21 février 1944. Exécution au Mont-Valérien. Le texte dit tout : « Vous aviez vos portraits sur les murs de nos villes / Noirs de barbe et de nuit hirsutes menaçants, / L’affiche qui semblait une tache de sang / Parce qu’à prononcer vos noms sont difficiles / Y cherchait un effet de peur sur les passants… Ils étaient 20 et 3 quand les fusils fleurirent / 20 et 3 qui donnaient leurs cœurs avant le temps / 20 et 3 étrangers et nos frères pourtant / 20 et 3 amoureux de vivre à en mourir / 20 et 3 qui criaient ‘la France’ en s’abattant. »

80 ans après l’exécution, Missak Manouchian, héros de la Résistance, entrera au Panthéon (avec sa femme, sa Mélinée apatride et tant aimée qui lui survivra), rejoignant les personnalités qui ont marqué l’histoire de la nation française.

« Les sanglots longs
Des violons
De l’automne
Bercent mon cœur
D’une langueur
Monotone. »2807

Paul VERLAINE (1844-1896), vers entendus à la BBC le 5 juin 1944. « Chanson d’automne », Poèmes saturniens (1866)

C’est le code choisi pour annoncer sur la radio anglaise le jour J du débarquement en France, autrement dit l’opération Overlord (Suzerain, en anglais) sous le commandement suprême du général Eisenhower. Ces mots tant attendus sont enfin entendus, le soir du 5 juin : le débarquement est donc pour le lendemain. La libération de Paris n’est plus qu’une question de jour.

« Division de fer
Toujours en avant
Les gars de Leclerc
Passent en chantant. »2813

André LEDUR (1904-1975) et Victor CLOWEZ (1908-1973), paroles, Marche officielle de la Division Leclerc (refrain)

Écoutez la Marche officielle de la Division Leclerc sur Youtube.

Leclerc entre dans Paris à la tête de ses troupes (2e division blindée) qui chantent : « Après le Tchad, l’Angleterre et la France / Le grand chemin qui mène vers Paris / Le cœur joyeux, tout gonflé d’espérance / Ils ont suivi la gloire qui les conduit. »

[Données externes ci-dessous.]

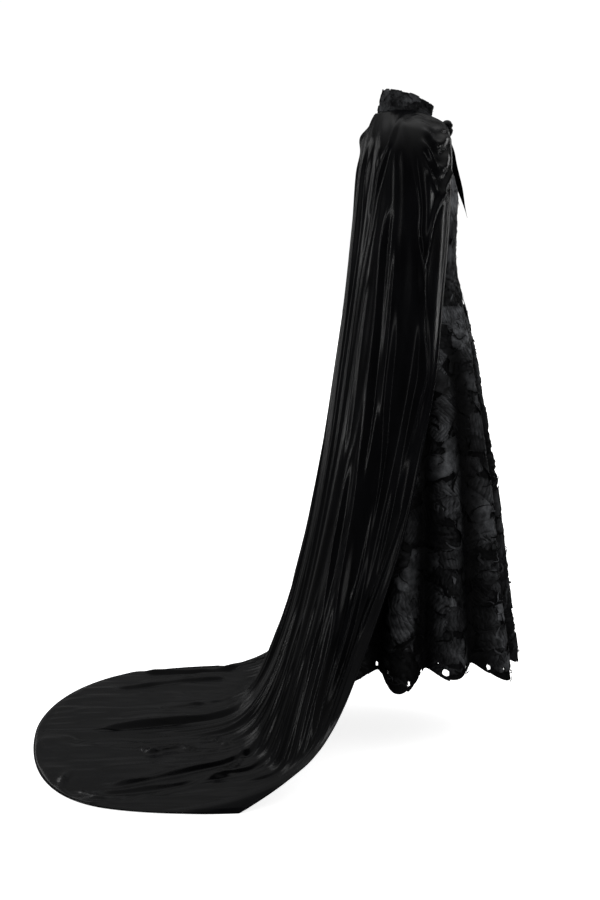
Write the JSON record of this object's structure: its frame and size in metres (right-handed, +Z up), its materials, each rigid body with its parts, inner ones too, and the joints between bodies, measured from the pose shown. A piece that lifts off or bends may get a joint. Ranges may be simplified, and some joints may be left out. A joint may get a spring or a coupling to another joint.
{
  "type": "witch costume",
  "caption": "High-necked sleeveless net dress covered in tucked strips, with a long velvet cape tied at the throat that spreads into a round train.",
  "frame": {"origin": "middle of the seam between stand collar and bodice, where the wearer's neck and shoulders hold the costume up", "axes": "+X to the wearer's left, -Y to the front, +Z up"},
  "size_m": [1.2973, 1.1733, 1.5337],
  "materials": {
    "net_strips": "matt black net covered in raised strips of black cloth",
    "velvet": "black stretch velvet with a soft silvery sheen along its folds"
  },
  "bodies": {
    "root": {"stand_collar": "net_strips", "bodice_front": "net_strips", "bodice_back_left": "net_strips", "bodice_back_right": "net_strips", "skirt_front": "net_strips", "skirt_side_front_left": "net_strips", "skirt_side_back_left": "net_strips", "skirt_back_left": "net_strips", "skirt_back_right": "net_strips", "skirt_side_back_right": "net_strips", "skirt_side_front_right": "net_strips", "cape_left": "velvet", "cape_right": "velvet", "tie_knot": "velvet", "tie_end_right": "velvet", "tie_end_left": "velvet"}
  },
  "joints": []
}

La reddition est signée par Leclerc, von Choltitz et Rol-Tanguy au nom des FFI le 25 août 1944, grand jour de la Libération, œuvre des Français de l’intérieur et de l’extérieur, symbole dont toutes les radios du monde se font l’écho.

« Mon parti m’a rendu les couleurs de la France…
Mon parti mon parti, merci de tes leçons
Et depuis ce temps-là tout me vient en chansons
La colère et l’amour, la joie et la souffrance. »2819

Louis ARAGON (1897-1982), La Diane française. « Du poète à son parti » (1945). Littérature et politique : deux siècles de vie politique à travers les œuvres littéraires (1996), Michel Mopin, Robert Badinter

Si le poète communiste rend ici nommément et servilement hommage au PCF, les autres œuvres de l’époque ont le ton d’une grande poésie nationale et patriote, ouverte à toutes les familles d’esprit : martyrs de la Résistance, communistes ou chrétiens y sont évoqués avec la même chaleur.

« Et ceux que l’on mène au poteau
Dans le petit matin glacé,
Au front la pâleur des cachots,
Au cœur le dernier chant d’Orphée,
Tu leur tends la main sans un mot,
O mon frère au col dégrafé. »2822

Robert BRASILLACH (1909-1945), Poèmes de Fresnes, Chant pour André Chénier

Poésie et chanson se mêlent, dans cette référence à Chénier, poète exécuté en d’autres circonstances - sous la Révolution à la fin de la Terreur – mais presque au même âge. Le général de Gaulle a refusé sa grâce. « Dans les lettres, comme en tout, le talent est un titre de responsabilité. » Sur 2 071 recours présentés, de Gaulle en acceptera 1 303.

Condamné à mort pour intelligence avec les Allemands, Brasillach est fusillé le 6 février 1945. Ses convictions hitlériennes ne font aucun doute et son journal (Je suis partout) en témoigne abondamment. Le procès est bâclé, de nombreux confrères tentent de le sauver. Mais le PC voulait la tête de l’homme responsable de la mort de nombreux camarades et de Gaulle ne lui pardonnait pas celle de Georges Mandel, résistant exécuté par la Milice, après les appels au meurtre signés, entre autres, par Brasillach. Jean Luchaire (journaliste, directeur des Nouveaux Temps) et Jean Hérold-Paquis (de Radio-Paris) subiront le même sort, parmi quelque 3 000 condamnés.